Ashley Woodcock

Personal information
- Full name: Ashley James Woodcock
- Born: 27 February 1947 (age 79) Adelaide, South Australia
- Batting: Right-handed
- Role: Batsman

International information
- National side: Australia;
- Only Test (cap 270): 26 January 1974 v New Zealand
- Only ODI (cap 24): 31 March 1974 v New Zealand

Domestic team information
- 1967/68–1978/79: South Australia

Career statistics
| Competition | Test | ODI | FC | LA |
| Matches | 1 | 1 | 85 | 17 |
| Runs scored | 27 | 53 | 4,550 | 403 |
| Batting average | 27.00 | 53.00 | 30.95 | 25.18 |
| 100s/50s | 0/0 | 0/1 | 5/31 | 0/4 |
| Top score | 27 | 53 | 141 | 83 |
| Catches/stumpings | 1/– | 0/– | 72/– | 4/– |
- Source: ESPNcricinfo, 6 September 2011

= Ashley Woodcock =

Australian cricketer (born 1947)

Ashley James Woodcock (born 27 February 1947) is a former Australian cricketer who played in one Test match and one One Day International in 1974. A right-handed batsman from Adelaide, he played for South Australia in Australian domestic cricket between 1967 and 1979, captaining the state in his latter years.

==Early life==
Woodcock was educated at Prince Alfred College and became close friends with future Test captain Greg Chappell. Woodcock attended Adelaide University.

==Cricket career==
Woodcock made both of his official international appearances against New Zealand in the first few months of 1974. His only test was the third test in Adelaide in January, when he was selected to open the batting with Keith Stackpole Woodcock scored 27 in his only innings.

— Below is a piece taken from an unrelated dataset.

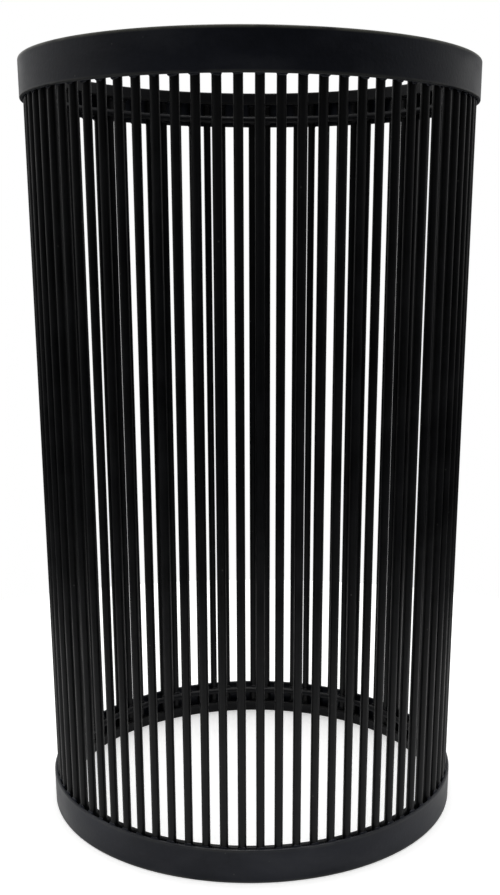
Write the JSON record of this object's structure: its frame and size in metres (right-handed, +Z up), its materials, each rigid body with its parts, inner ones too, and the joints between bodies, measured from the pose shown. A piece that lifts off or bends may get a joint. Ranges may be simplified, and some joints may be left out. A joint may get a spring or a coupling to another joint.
{
  "type": "umbrella stand",
  "caption": "Open cylindrical umbrella stand of upright round rods between flat outer bands, with hoops inside, coated satin black.",
  "frame": {"origin": "centre of the circle that the stand rests on, at the bottom of its bounding box", "axes": "+Z up along the axis of the cylinder, from the floor to the open top; -Y is the front; the stand is round, so X and Y are otherwise free"},
  "size_m": [0.25, 0.25, 0.428],
  "materials": {
    "band_coat": "satin black powder coat",
    "hoop_coat": "satin black powder coat",
    "rod_coat": "satin black powder coat"
  },
  "bodies": {
    "root": {"top_band": "band_coat", "top_end_hoop": "hoop_coat", "top_wire_hoop": "hoop_coat", "bottom_band": "band_coat", "bottom_end_hoop": "hoop_coat", "bottom_wire_hoop": "hoop_coat", "rods_01": "rod_coat", "rods_02": "rod_coat", "rods_03": "rod_coat", "rods_04": "rod_coat", "rods_05": "rod_coat", "rods_06": "rod_coat", "rods_07": "rod_coat", "rods_08": "rod_coat", "rods_09": "rod_coat", "rods_10": "rod_coat", "rods_11": "rod_coat", "rods_12": "rod_coat", "rods_13": "rod_coat", "rods_14": "rod_coat", "rods_15": "rod_coat", "rods_16": "rod_coat", "rods_17": "rod_coat", "rods_18": "rod_coat", "rods_19": "rod_coat", "rods_20": "rod_coat", "rods_21": "rod_coat", "rods_22": "rod_coat", "rods_23": "rod_coat", "rods_24": "rod_coat", "rods_25": "rod_coat", "rods_26": "rod_coat", "rods_27": "rod_coat", "rods_28": "rod_coat", "rods_29": "rod_coat", "rods_30": "rod_coat", "rods_31": "rod_coat", "rods_32": "rod_coat", "rods_33": "rod_coat", "rods_34": "rod_coat", "rods_35": "rod_coat", "rods_36": "rod_coat", "rods_37": "rod_coat", "rods_38": "rod_coat", "rods_39": "rod_coat"}
  },
  "joints": []
}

Woodcock did not feature again in the Australian line up until the side went to New Zealand in March and played a two-match ODI series. The first, which the tourists won by seven wickets, featured a two-ball duck by Ian Redpath. Woodcock replaced Redpath for the second game, and cracked 53 from 66 balls with five fours and a six as Australia reached 265. Australia won by 31 runs. He won man of the match with this performance Wisden referred to Woodcock's knock as a "pleasant innings".

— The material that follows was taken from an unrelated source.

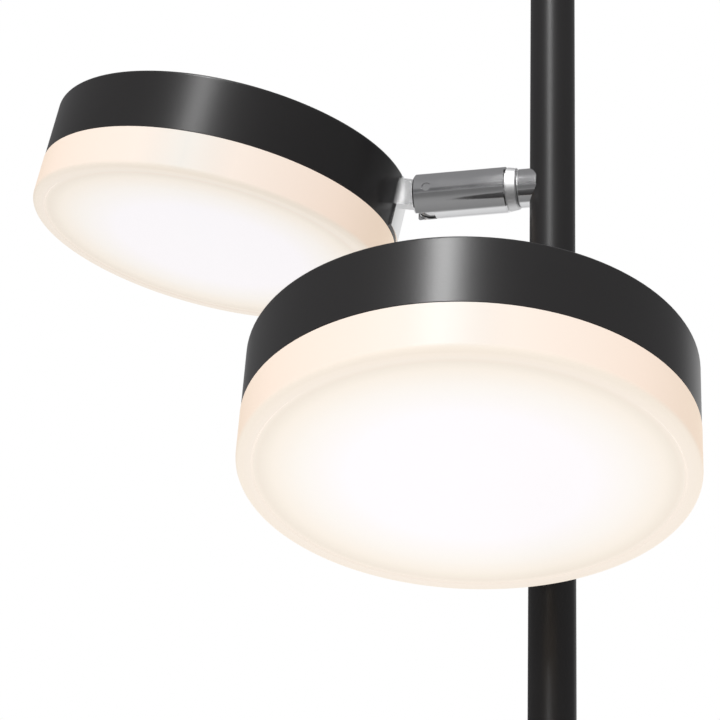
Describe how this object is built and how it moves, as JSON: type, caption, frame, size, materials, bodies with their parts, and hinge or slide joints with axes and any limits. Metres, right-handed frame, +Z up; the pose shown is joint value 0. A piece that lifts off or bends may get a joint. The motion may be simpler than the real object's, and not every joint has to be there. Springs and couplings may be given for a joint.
{
  "type": "tension pole lamp",
  "caption": "Floor-to-ceiling tension pole lamp with a sprung telescopic top and disc-shaped LED heads on short arms that swivel and tilt.",
  "frame": {"origin": "on the floor under the pole's axis, at the lower face of the floor pad", "axes": "+Z up along the pole towards the ceiling; the lower arm points along -Y and the upper arm along -X"},
  "size_m": [0.4103, 0.4105, 2.44],
  "materials": {
    "black_paint": "satin black powder coat",
    "chrome": "polished",
    "steel": "zinc plated",
    "plate_aluminium": "bare, white side down",
    "rubber": "matte",
    "nylon": "natural",
    "lead_sheath": "soft sheath",
    "led_phosphor": "phosphor",
    "driver_case": "moulded",
    "frosted_diffuser": "frosted acrylic, lit warm white from inside"
  },
  "bodies": {
    "pole": {"floor_pad": "rubber", "foot_cup": "black_paint", "foot_screw": "steel", "foot_plug": "steel", "cord_outlet": "rubber", "bottom_tube": "black_paint", "lower_joiner": "black_paint", "middle_tube": "black_paint", "middle_joiner": "black_paint", "head_tube": "black_paint", "upper_joiner": "black_paint", "top_tube": "black_paint", "guide_bush": "nylon", "collet": "nylon", "pole_lead": "lead_sheath", "lower_boss": "chrome", "lower_nipple": "steel", "lower_boss_nut": "steel", "lower_swivel_nut": "steel", "upper_boss": "chrome", "upper_nipple": "steel", "upper_boss_nut": "steel", "upper_swivel_nut": "steel"},
    "collar": {"twist_collar": "black_paint"},
    "extension": {"inner_tube": "chrome", "inner_slide_ring": "nylon", "spring_seat": "steel", "plunger_bush": "nylon", "tension_spring": "steel"},
    "plunger": {"plunger_rod": "chrome", "ceiling_screw": "steel", "ceiling_cup": "black_paint", "ceiling_pad": "rubber"},
    "lower_arm_link": {"lower_swivel_ring": "chrome", "lower_arm": "chrome", "lower_tilt_pin": "chrome", "lower_tilt_washers": "nylon"},
    "lower_head": {"lower_tongue": "chrome", "lower_tongue_screws": "steel", "lower_drum": "black_paint", "lower_led_plate": "plate_aluminium", "lower_led_chips": "led_phosphor", "lower_driver": "driver_case", "lower_plate_screws": "steel", "lower_diffuser": "frosted_diffuser"},
    "upper_arm_link": {"upper_swivel_ring": "chrome", "upper_arm": "chrome", "upper_tilt_pin": "chrome", "upper_tilt_washers": "nylon"},
    "upper_head": {"upper_tongue": "chrome", "upper_tongue_screws": "steel", "upper_drum": "black_paint", "upper_led_plate": "plate_aluminium", "upper_led_chips": "led_phosphor", "upper_driver": "driver_case", "upper_plate_screws": "steel", "upper_diffuser": "frosted_diffuser"}
  },
  "joints": [
    {"name": "collar_twist", "type": "hinge", "parent": "pole", "child": "collar", "pos_m": [0, 0, 2.23], "axis": [0, 0, 1], "range_deg": [0, 90]},
    {"name": "height_adjust", "type": "slide", "parent": "pole", "child": "extension", "axis": [0, 0, 1], "range_m": [0, 0.25]},
    {"name": "ceiling_plunger", "type": "slide", "parent": "extension", "child": "plunger", "axis": [0, 0, 1], "range_m": [-0.04, 0], "stiffness_N_per_m": 1500, "springref_m": 0.002, "deforming": ["tension_spring"]},
    {"name": "lower_swivel", "type": "hinge", "parent": "pole", "child": "lower_arm_link", "pos_m": [0, -0.025, 1.5], "axis": [0, -1, 0], "range_deg": [-91.8, 88.2]},
    {"name": "lower_tilt", "type": "hinge", "parent": "lower_arm_link", "child": "lower_head", "pos_m": [0, -0.07, 1.5], "axis": [-0.9995, 0, -0.0314], "range_deg": [-58.3, 41.7]},
    {"name": "upper_swivel", "type": "hinge", "parent": "pole", "child": "upper_arm_link", "pos_m": [-0.025, 0, 1.7205], "axis": [-1, 0, 0], "range_deg": [-91.8, 88.2]},
    {"name": "upper_tilt", "type": "hinge", "parent": "upper_arm_link", "child": "upper_head", "pos_m": [-0.07, 0, 1.7205], "axis": [0, 0.9995, -0.0314], "range_deg": [-56.2, 43.8]}
  ]
}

Woodcock played in one unofficial "test" for Australia against a Rest of the World X1 in 1971-72, scoring 5 and 16.

He continued playing for South Australia until 1978–79, and was captain in the later years, before traveling to America to complete his master's degree and PhD.

==Later years==

He then went to America to complete his master's degree and PhD degrees, returning in the mid 80's to a coach in local club cricket, high performance programs and strength and conditioning for the Newcastle Falcons and Adelaide 36ers. He later became a lecturer at La Trobe University. In 2017, he became Coaching Director at Kensington Cricket Club in Adelaide.